Chez les jeunes se posant peu de questions, l’habitude de gratifier l’image de soi augmente d’une façon exagérée : cela consiste à paraître, à faire bonne impression, à exhiber ses qualités extérieures, comme le corps, les capacités sportives, intellectuelles ou artistiques. La vie est bâtie sur l’image, l’avoir, la carrière, l’affirmation de soi. On vit ainsi aux antipodes d’une existence à jouer selon la logique du don. On construit sur du sable.

Enfin, les jeunes de l’image recourent au mirage des "émotions", des expériences au pluriel. Ils passent d’une expérience à l’autre. Non seulement pour les expériences négatives, mais aussi pour les expériences spirituelles. Ils ont du mal à passer des expériences aux décisions, aux chemins de formation pour construire un projet de vie sur des valeurs solides.

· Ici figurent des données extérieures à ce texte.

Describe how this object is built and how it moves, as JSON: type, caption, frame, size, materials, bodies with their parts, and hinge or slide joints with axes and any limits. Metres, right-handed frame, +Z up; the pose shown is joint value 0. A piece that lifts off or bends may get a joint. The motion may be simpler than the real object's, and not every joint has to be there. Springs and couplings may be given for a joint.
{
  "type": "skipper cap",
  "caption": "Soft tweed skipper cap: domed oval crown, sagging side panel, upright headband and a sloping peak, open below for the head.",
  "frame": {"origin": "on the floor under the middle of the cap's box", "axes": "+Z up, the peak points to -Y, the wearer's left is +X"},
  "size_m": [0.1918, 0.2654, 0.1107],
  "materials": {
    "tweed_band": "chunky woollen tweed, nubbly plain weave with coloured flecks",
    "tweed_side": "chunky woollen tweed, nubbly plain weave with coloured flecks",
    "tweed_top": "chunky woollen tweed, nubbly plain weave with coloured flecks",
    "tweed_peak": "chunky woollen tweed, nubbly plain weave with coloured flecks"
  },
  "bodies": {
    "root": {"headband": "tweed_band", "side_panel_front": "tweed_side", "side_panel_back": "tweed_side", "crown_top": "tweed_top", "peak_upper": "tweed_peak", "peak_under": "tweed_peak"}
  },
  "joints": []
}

La sécularisation et le matérialisme dominants dans la culture de la société contemporaine ont conduit à l’affaiblissement du sens moral et à la fragilité de la vie de foi. Cela rend la proposition de la vie religieuse peu attrayante.

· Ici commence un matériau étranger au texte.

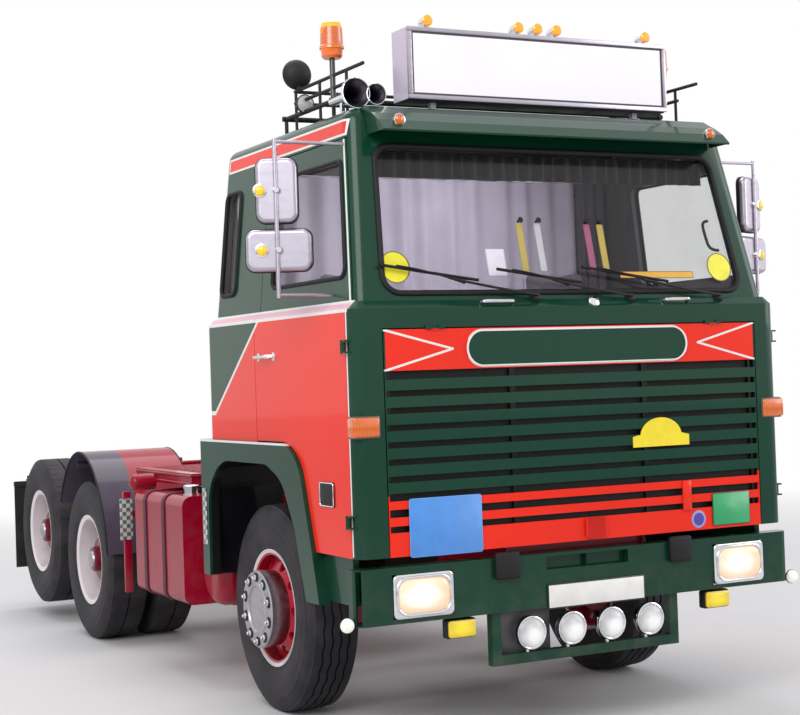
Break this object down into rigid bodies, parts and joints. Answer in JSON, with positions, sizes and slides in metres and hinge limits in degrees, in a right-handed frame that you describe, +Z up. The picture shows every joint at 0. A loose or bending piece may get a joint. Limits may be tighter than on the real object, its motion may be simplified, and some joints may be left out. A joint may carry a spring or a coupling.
{
  "type": "decorated three-axle tractor unit with a tilting sleeper cab",
  "caption": "Cab-over road tractor with sleeper cab, louvred front hatch, roof sign and lamps, fifth wheel, twin rear wheels and lifted tag axle; cab, doors, hatch, steering and wheels move.",
  "frame": {"origin": "on the ground under the middle of the truck's box", "axes": "+Z up, the truck faces -Y, +X is its left side"},
  "size_m": [3.1496, 6.478, 3.507],
  "materials": {
    "cab_green": "gloss",
    "orange_red": "gloss",
    "chassis_red": "gloss",
    "frame_black": "satin",
    "tyre_rubber": "matt",
    "rim_paint": "satin",
    "bright_metal": "polished",
    "iron": "matt",
    "spring_steel": "matt",
    "glass": "clear",
    "black_rubber": "matt",
    "cab_trim": "matt",
    "seat_cloth": "woven",
    "sign_white": "gloss",
    "amber_lens": "gloss",
    "lamp_lens": "gloss",
    "mirror_shell": "satin"
  },
  "bodies": {
    "chassis": {"frame_rails": "chassis_red", "front_bumper": "cab_green", "headlamps": "lamp_lens", "spot_lamps": "bright_metal", "fifth_wheel": "iron", "fuel_tank": "chassis_red", "battery_box": "chassis_red", "air_tanks": "chassis_red", "catwalk": "chassis_red", "rear_mudguards": "chassis_red", "mud_flaps": "black_rubber", "engine": "iron", "radiator": "frame_black", "front_axle": "chassis_red", "rear_axles": "chassis_red", "leaf_springs": "spring_steel"},
    "knuckle_left": {"knuckle_left": "iron"},
    "knuckle_right": {"knuckle_right": "iron"},
    "tie_rod": {"tie_rod": "frame_black"},
    "cab": {"cab_floor": "cab_trim", "cab_front": "cab_green", "cab_sides": "cab_green", "rear_wall": "cab_green", "roof": "cab_green", "cab_glass": "glass", "wheel_arches": "cab_green", "sun_visor": "cab_green", "roof_sign": "sign_white", "roof_rack": "frame_black", "roof_lamps": "amber_lens", "air_horns": "bright_metal", "dashboard": "cab_trim", "seats": "seat_cloth", "bunk": "seat_cloth"},
    "steering_wheel": {"steering_wheel": "cab_trim"},
    "door_left": {"door_left": "orange_red", "door_glass_left": "glass", "mirrors_left": "mirror_shell"},
    "door_right": {"door_right": "orange_red", "door_glass_right": "glass", "mirrors_right": "mirror_shell"},
    "front_hatch": {"front_hatch": "cab_green"},
    "wheel_front_left": {"tyre_front_left": "tyre_rubber", "rim_front_left": "rim_paint"},
    "wheel_front_right": {"tyre_front_right": "tyre_rubber", "rim_front_right": "rim_paint"},
    "wheel_drive_left": {"tyre_drive_left": "tyre_rubber", "rim_drive_left": "rim_paint"},
    "wheel_drive_right": {"tyre_drive_right": "tyre_rubber", "rim_drive_right": "rim_paint"},
    "wheel_tag_left": {"tyre_tag_left": "tyre_rubber", "rim_tag_left": "rim_paint"},
    "wheel_tag_right": {"tyre_tag_right": "tyre_rubber", "rim_tag_right": "rim_paint"}
  },
  "joints": [
    {"name": "steer_left", "type": "hinge", "parent": "chassis", "child": "knuckle_left", "pos_m": [0.812, -1.871, 0.5], "axis": [0, 0, 1], "range_deg": [-35, 35]},
    {"name": "steer_right", "type": "hinge", "parent": "chassis", "child": "knuckle_right", "pos_m": [-0.812, -1.871, 0.5], "axis": [0, 0, 1], "range_deg": [-35, 35]},
    {"name": "tie_rod_end", "type": "hinge", "parent": "knuckle_left", "child": "tie_rod", "pos_m": [0.812, -1.671, 0.37], "axis": [0, 0, 1], "range_deg": [-35, 35]},
    {"name": "cab_tilt", "type": "hinge", "parent": "chassis", "child": "cab", "pos_m": [0, -3.163, 0.96], "axis": [1, 0, 0], "range_deg": [0, 55]},
    {"name": "door_left_hinge", "type": "hinge", "parent": "cab", "child": "door_left", "pos_m": [1.235, -3.145, 1.5], "axis": [0, 0, -1], "range_deg": [0, 70]},
    {"name": "door_right_hinge", "type": "hinge", "parent": "cab", "child": "door_right", "pos_m": [-1.235, -3.145, 1.5], "axis": [0, 0, 1], "range_deg": [0, 70]},
    {"name": "front_hatch_hinge", "type": "hinge", "parent": "cab", "child": "front_hatch", "pos_m": [0, -3.229, 1.955], "axis": [-1, 0, 0], "range_deg": [0, 75]},
    {"name": "steering_wheel_turn", "type": "hinge", "parent": "cab", "child": "steering_wheel", "pos_m": [0.64, -2.603, 2.04], "axis": [0, 0.419, 0.908], "range_deg": [-525, 525]},
    {"name": "roll_front_left", "type": "hinge", "parent": "knuckle_left", "child": "wheel_front_left", "pos_m": [0.976, -1.871, 0.542], "axis": [1, 0, 0], "continuous": true},
    {"name": "roll_front_right", "type": "hinge", "parent": "knuckle_right", "child": "wheel_front_right", "pos_m": [-0.976, -1.871, 0.542], "axis": [1, 0, 0], "continuous": true},
    {"name": "roll_drive_left", "type": "hinge", "parent": "chassis", "child": "wheel_drive_left", "pos_m": [0.901, 1.239, 0.542], "axis": [1, 0, 0], "continuous": true},
    {"name": "roll_drive_right", "type": "hinge", "parent": "chassis", "child": "wheel_drive_right", "pos_m": [-0.901, 1.239, 0.542], "axis": [1, 0, 0], "continuous": true},
    {"name": "roll_tag_left", "type": "hinge", "parent": "chassis", "child": "wheel_tag_left", "pos_m": [0.901, 2.539, 0.652], "axis": [1, 0, 0], "continuous": true},
    {"name": "roll_tag_right", "type": "hinge", "parent": "chassis", "child": "wheel_tag_right", "pos_m": [-0.901, 2.539, 0.652], "axis": [1, 0, 0], "continuous": true}
  ],
  "couplings": [
    {"joint": "steer_right", "follows": "steer_left", "ratio": 1},
    {"joint": "tie_rod_end", "follows": "steer_left", "ratio": -1},
    {"joint": "steering_wheel_turn", "follows": "steer_left", "ratio": 15}
  ]
}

La situation des familles désagrégées, le petit nombre "d’enfants" et les obstacles que mettent aussi les familles chrétiennes à un choix de "sequela radicale" du Seigneur constituent autant de conditions difficiles pour la croissance et l’accompagnement des vocations.

Les jeunes sont la cible d’une grande quantité de stimuli, abasourdis par mille voix et informations discordantes, sans points de référence, assaillis par les peurs et les angoisses ; ils baissent souvent les yeux sur l’horizon pauvre et inquiétant de leur vie et leur seul intérêt semble être de se mettre en valeur, avec un individualisme qui les tient à l’écart du monde, de la société et de la politique. Pour eux, sur le grand marché du pluralisme culturel et moral de notre société, où des valeurs diverses et contrastées sont proposées, sans hiérarchies précises, il est facile de se créer une petite morale et une petite foi, partielles, relatives... mais à eux. D’où la difficulté d’instaurer de véritables rapports d’éducation et de projet.

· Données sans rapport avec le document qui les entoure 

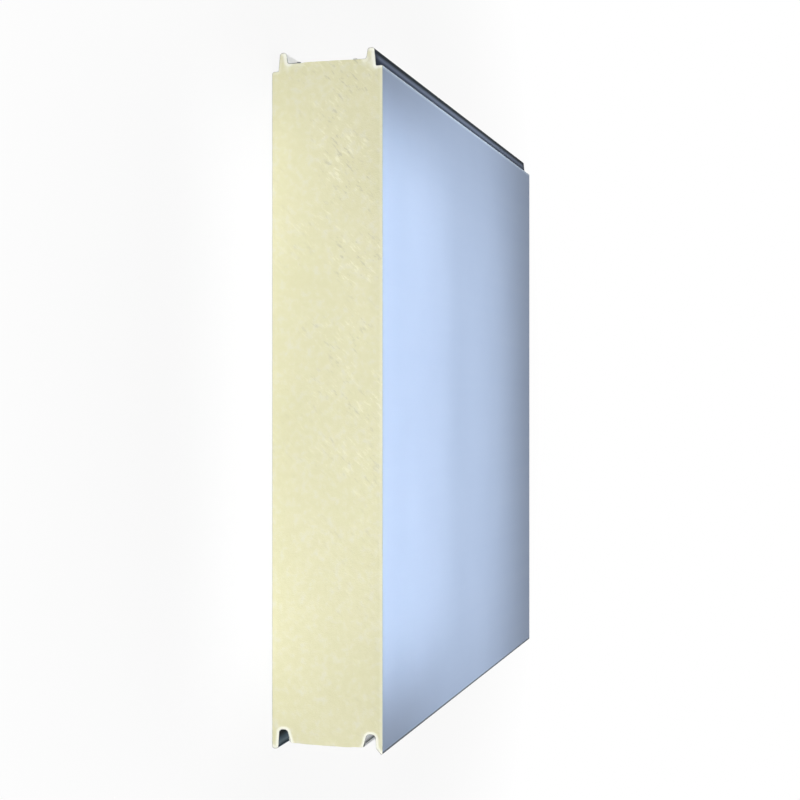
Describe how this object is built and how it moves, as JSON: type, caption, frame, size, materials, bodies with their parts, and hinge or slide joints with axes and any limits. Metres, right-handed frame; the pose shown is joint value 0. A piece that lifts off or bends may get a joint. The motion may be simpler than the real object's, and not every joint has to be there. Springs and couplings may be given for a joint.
{
  "type": "insulated sandwich panel",
  "caption": "Flat insulated wall or ceiling panel: rigid foam core between two coated steel facings, tongues along one edge and grooves along the other, cut square at both ends.",
  "frame": {"origin": "centre of the panel's underside, the flat of the inner facing, with the tongues counted in its width", "axes": "+X across the cover width, from the tongue edge to the groove edge; +Y along the length, parallel to the tongues and grooves; +Z through the thickness, from the inner facing to the outer facing"},
  "size_m": [1.0246, 1.1, 0.17],
  "materials": {
    "foam": "sawn rigid polyurethane foam",
    "inner_steel": "smooth coil coating, satin",
    "outer_steel": "smooth coil coating, satin"
  },
  "bodies": {
    "root": {"foam_core": "foam", "inner_facing": "inner_steel", "outer_facing": "outer_steel"}
  },
  "joints": []
}
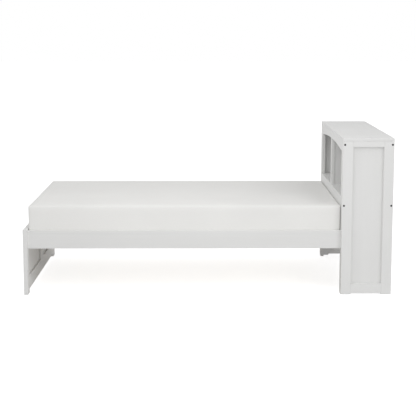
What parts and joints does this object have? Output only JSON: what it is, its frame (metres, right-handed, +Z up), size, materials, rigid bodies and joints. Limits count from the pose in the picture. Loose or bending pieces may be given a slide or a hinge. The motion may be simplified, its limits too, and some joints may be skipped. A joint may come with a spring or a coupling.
{
  "type": "bookcase headboard bed",
  "caption": "Single bed with a low panelled footboard, side rails, slats, mattress and a bookcase headboard with open niches under an arched rail.",
  "frame": {"origin": "on the floor, under the middle of the bed's length and width", "axes": "+X from the footboard to the bookcase headboard, +Y across the bed to the right-hand side of a sleeper on their back, +Z up"},
  "size_m": [2.248, 1.09, 0.965],
  "materials": {
    "white_paint": "satin",
    "bare_wood": "matte",
    "dark_steel": "satin",
    "steel": "satin",
    "brass": "satin",
    "ticking": "matte"
  },
  "bodies": {
    "root": {"left_front_post": "white_paint", "left_rear_post": "white_paint", "left_end_top_rail": "white_paint", "left_end_bottom_rail": "white_paint", "left_end_panel": "white_paint", "right_front_post": "white_paint", "right_rear_post": "white_paint", "right_end_top_rail": "white_paint", "right_end_bottom_rail": "white_paint", "right_end_panel": "white_paint", "front_left_stile": "white_paint", "front_right_stile": "white_paint", "front_arched_rail": "white_paint", "front_mullion": "white_paint", "front_middle_rail": "white_paint", "front_lower_panel": "white_paint", "front_bottom_rail": "white_paint", "back_left_stile": "white_paint", "back_right_stile": "white_paint", "back_top_rail": "white_paint", "back_upper_panel": "white_paint", "back_middle_rail": "white_paint", "back_lower_panel": "white_paint", "back_bottom_rail": "white_paint", "niche_floor": "white_paint", "niche_divider": "white_paint", "shelf_cleats": "white_paint", "top_board": "white_paint", "top_board_dowels": "bare_wood", "case_bolts": "dark_steel", "threaded_inserts": "brass", "footboard_left_post": "white_paint", "footboard_right_post": "white_paint", "footboard_left_panel": "white_paint", "footboard_right_panel": "white_paint", "footboard_bottom_rail": "white_paint", "footboard_top_rail": "white_paint", "footboard_centre_stile": "white_paint", "left_side_rail": "white_paint", "right_side_rail": "white_paint", "left_slat_ledger": "bare_wood", "right_slat_ledger": "bare_wood", "slat_01": "bare_wood", "slat_02": "bare_wood", "slat_03": "bare_wood", "slat_04": "bare_wood", "slat_05": "bare_wood", "slat_06": "bare_wood", "slat_07": "bare_wood", "slat_08": "bare_wood", "slat_09": "bare_wood", "slat_10": "bare_wood", "slat_11": "bare_wood", "slat_12": "bare_wood", "ledger_screws": "steel", "slat_screws": "steel", "rail_bolts": "dark_steel", "barrel_nuts": "steel", "mattress": "ticking"}
  },
  "joints": []
}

32. S’il existe des facteurs négatifs ou gravement problématiques pour une recherche de vocation, on ne manque pas toutefois de voir apparaître de "nouvelles valeurs" ou des sensibilités positives qui entretiennent des liens étroits avec la vie-vocation.

Dans plusieurs secteurs du monde des jeunes, on relève une sympathie très claire pour la vie conçue comme valeur absolue, sacrée, et en même temps comme expérience qui a besoin d’un sens. On constate une large participation à des expériences de solidarité et d’amour des plus petits, le refus d’une existence qui ne serait pas authentique, équilibrée par un besoin de justice et d’ouverture aux autres, notamment à l’échelle mondiale. De même qu’il existe une grande nostalgie du "profond ", du silence, de la prière, qui constituent quelques-unes des prémisses les plus fécondes pour une proposition efficace d’un grand projet de vie.

Du point de vue vocationnel aussi, une nette sympathie ressort chez les jeunes pour des "modèles" qui se rattachent clairement et radicalement à l’incarnation des valeurs évangéliques ; c’est ce qui explique, en ce sens, l’intérêt diffus pour la figure de Jésus, non seulement comme leader parmi d’autres, mais du point de vue de son mystère de Fils de Dieu mort et ressuscité.

La pastorale des vocations oscille souvent entre deux extrêmes face à une jeunesse contradictoire et complexe : soit elle ignore les dynamiques de la psychologie en faisant des propositions qui n’interrogent pas ou qui n’intéressent pas, soit elle reste apeurée en laissant de côté des cheminements sérieux vers une perspective vocationnelle, et se ressent de ne proposer que des expériences sans décisions pour la vie.